Note the -ztest on the second line - these are two different libtbbs! The only advantage our current setup has over full static linking is when multiple models are compiled with the exact same cmdstan installation. For packages like Prophet which end up repackaging the TBB shared library, there is no advantage over static linking.

I was able to compile a fully statically linked Stan model using $TBB/build/big_iron.inc and some manual edits. This model samples fine before segfaulting at exit:

[brian@FlatTop bernoulli on develop [?]] $ ldd bernoulli 
	not a dynamic executable
[brian@FlatTop bernoulli on develop [?]] $ file bernoulli 
bernoulli: ELF 64-bit LSB executable, x86-64, version 1 (GNU/Linux), statically linked, BuildID[sha1]=16e9f79d05e568118708ca35c841c8031248e952, for GNU/Linux 3.2.0, with debug_info, not stripped

I think providing this as an option, even if we also recommend against it, will be tremendously helpful for downstream packages like Prophet. I’d love to hear from other developers @wds15 @rok_cesnovar @andrjohns @stevebronder

The Intel devs very strongly recommend against static linking and say many times in their doc that it is not supported. There are (almost hidden) toggles in their makefiles which allow for it, yes…but since it is not supported at all from the TBB, I always opted against making this a possibility in Stan. I don’t think that the Stan project would like to provide such an option given that the TBB is not supporting it. So that leaves the option to make this feature available in the same mysterious way as the TBB folks did is what I would suggest here. Thus, we should not block statically linking, but we should not declare this as something we support. So far I have seen multiple times issues with dynamic linking the TBB, but usually it was possible to resolve this.

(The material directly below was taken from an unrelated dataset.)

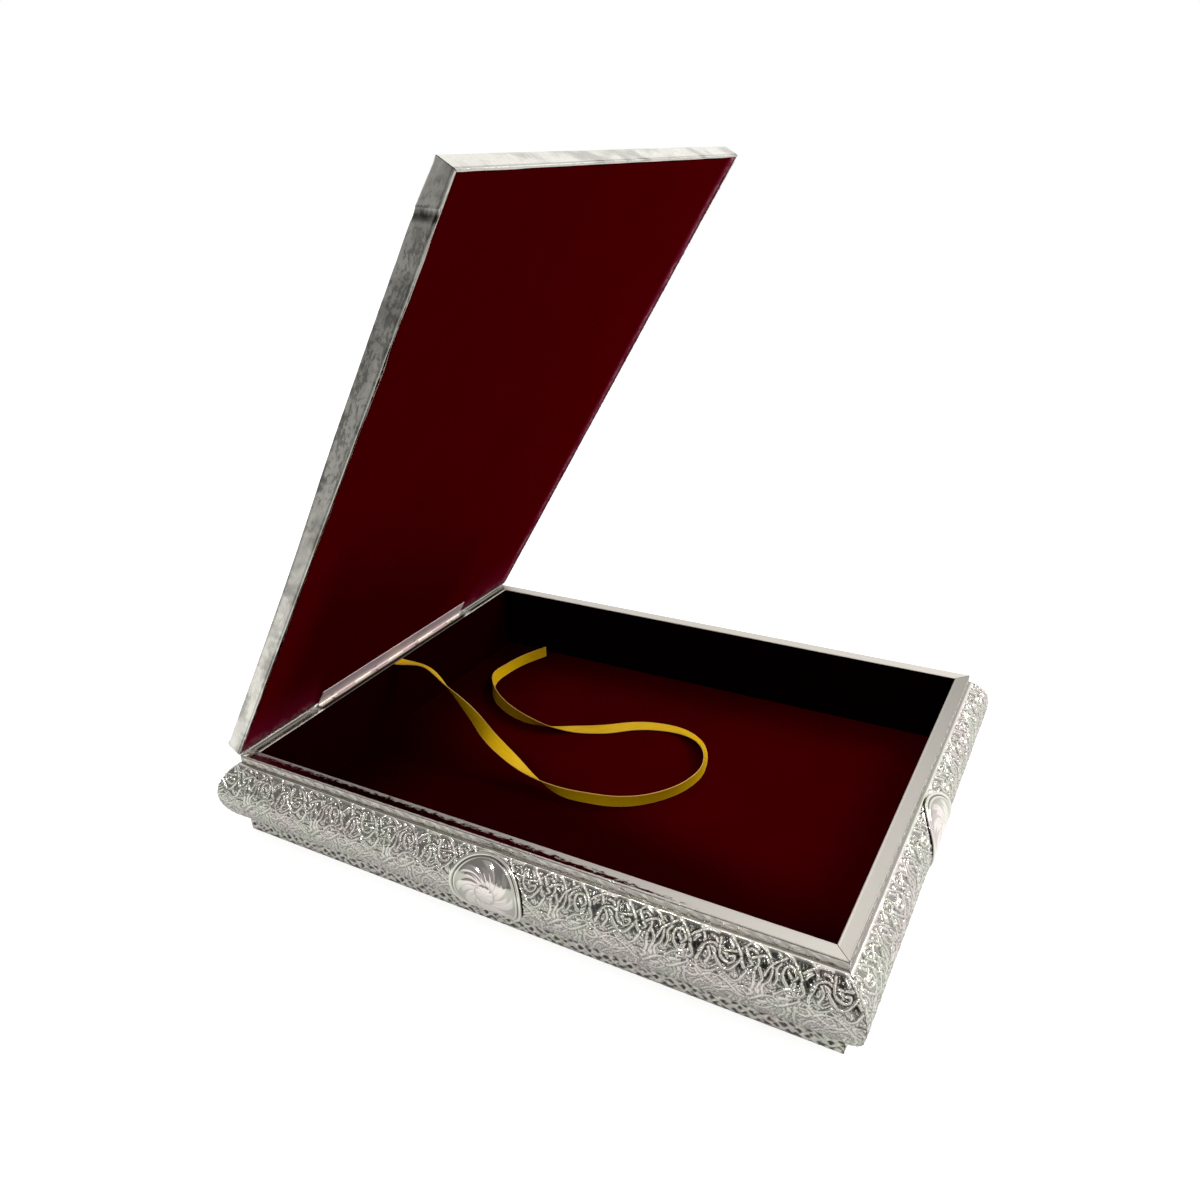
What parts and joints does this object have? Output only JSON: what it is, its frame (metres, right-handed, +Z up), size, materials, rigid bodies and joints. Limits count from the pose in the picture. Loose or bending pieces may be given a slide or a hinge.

However, as it stands, the forthcoming rstan 2.26 build by @hsbadr uses a statically linked TBB if I recall right. It seems to work, maybe he can comment more. It’s just that I personally would stay away from things not recommended at all by a vendor…

I think having static linking as an option that can be used by some user/ for some use cases is probably reasonable.

We don’t want to make it the default option, I think.

We certainly don’t want to make it the default, but it would be nice as an option. I was recently helping a Windows user who had a version of TBB (build with MSVC) in %SYSTEM32%. They didn’t know how it got there, but Windows’ dynamic linking priorities were putting that above anything from CmdStan. As a result, they couldn’t run any models unless they were willing to delete that file, which was obviously a big ask.

For things like Prophet, they end up repackaging a version of TBB called things like libtbb-716bd13b.so.2, and setting RPATHs such that their model will only use this version. I cannot see how this is not equivalent to static linking with extra steps, really.

1 Like